**Exercise objective**
Reproduce precisely the lines between the start of the data below and the line with "square plastic pot.", both included.

**Dataset content**

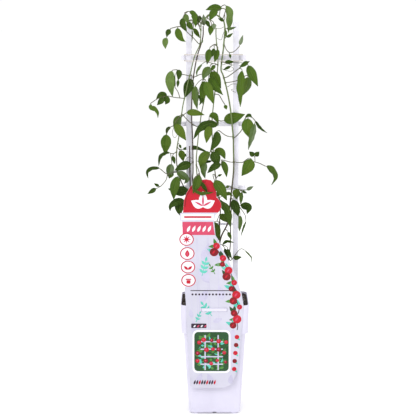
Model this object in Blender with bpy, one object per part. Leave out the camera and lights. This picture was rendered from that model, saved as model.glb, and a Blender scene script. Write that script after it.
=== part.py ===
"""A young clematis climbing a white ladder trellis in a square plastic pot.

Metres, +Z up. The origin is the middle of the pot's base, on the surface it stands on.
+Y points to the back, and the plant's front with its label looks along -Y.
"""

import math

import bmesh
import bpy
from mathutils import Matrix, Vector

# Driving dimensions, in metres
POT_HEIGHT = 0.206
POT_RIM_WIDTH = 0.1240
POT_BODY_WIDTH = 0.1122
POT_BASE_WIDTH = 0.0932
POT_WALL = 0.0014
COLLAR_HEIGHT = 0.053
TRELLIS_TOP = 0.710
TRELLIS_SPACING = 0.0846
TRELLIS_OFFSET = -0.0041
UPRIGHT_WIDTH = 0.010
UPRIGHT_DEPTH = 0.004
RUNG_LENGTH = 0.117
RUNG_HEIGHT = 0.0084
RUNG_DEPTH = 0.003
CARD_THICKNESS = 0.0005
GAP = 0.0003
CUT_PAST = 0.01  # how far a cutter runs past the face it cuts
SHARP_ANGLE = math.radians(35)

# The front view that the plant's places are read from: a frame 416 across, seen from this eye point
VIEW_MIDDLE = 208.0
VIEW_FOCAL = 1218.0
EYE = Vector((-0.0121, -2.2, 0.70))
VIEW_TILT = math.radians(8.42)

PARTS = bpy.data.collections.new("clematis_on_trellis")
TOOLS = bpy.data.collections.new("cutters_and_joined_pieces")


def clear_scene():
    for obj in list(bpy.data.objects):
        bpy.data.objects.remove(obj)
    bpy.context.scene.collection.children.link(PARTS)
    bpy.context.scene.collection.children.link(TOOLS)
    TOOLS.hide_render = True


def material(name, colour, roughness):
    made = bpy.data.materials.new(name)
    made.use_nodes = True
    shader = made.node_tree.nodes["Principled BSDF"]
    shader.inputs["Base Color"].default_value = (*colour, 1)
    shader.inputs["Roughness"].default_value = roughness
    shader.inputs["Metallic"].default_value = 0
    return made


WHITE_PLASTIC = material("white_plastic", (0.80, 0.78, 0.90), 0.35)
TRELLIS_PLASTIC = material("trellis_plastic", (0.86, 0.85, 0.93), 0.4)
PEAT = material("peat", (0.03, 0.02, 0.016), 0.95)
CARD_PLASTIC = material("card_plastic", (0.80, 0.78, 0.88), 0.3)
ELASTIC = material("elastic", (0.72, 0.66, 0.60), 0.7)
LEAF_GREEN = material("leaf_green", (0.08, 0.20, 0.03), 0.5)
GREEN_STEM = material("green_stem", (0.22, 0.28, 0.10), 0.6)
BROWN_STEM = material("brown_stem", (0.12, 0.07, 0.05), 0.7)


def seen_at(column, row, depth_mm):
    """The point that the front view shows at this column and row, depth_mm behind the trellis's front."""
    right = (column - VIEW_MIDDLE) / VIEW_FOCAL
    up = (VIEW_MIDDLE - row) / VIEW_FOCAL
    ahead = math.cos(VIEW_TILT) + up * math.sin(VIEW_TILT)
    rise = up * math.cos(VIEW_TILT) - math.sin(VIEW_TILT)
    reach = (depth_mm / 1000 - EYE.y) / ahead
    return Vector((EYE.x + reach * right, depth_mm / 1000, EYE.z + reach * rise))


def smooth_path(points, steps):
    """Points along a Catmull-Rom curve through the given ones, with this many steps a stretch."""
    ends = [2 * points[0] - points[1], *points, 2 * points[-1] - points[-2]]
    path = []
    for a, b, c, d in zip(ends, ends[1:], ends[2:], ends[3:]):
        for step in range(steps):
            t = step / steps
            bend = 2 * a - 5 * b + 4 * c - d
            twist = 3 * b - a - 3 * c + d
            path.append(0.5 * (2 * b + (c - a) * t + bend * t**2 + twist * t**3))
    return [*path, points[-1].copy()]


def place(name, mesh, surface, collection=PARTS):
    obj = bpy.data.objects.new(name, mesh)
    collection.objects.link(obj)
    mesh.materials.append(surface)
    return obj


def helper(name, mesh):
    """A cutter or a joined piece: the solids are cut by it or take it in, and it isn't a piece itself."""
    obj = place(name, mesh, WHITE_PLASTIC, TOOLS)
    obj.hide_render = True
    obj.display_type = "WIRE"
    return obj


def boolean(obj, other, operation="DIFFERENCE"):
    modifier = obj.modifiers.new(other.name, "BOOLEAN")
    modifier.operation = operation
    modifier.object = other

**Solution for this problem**
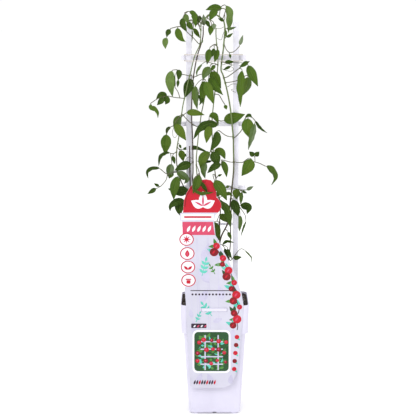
Model this object in Blender with bpy, one object per part. Leave out the camera and lights. This picture was rendered from that model, saved as model.glb, and a Blender scene script. Write that script after it.
=== part.py ===
"""A young clematis climbing a white ladder trellis in a square plastic pot.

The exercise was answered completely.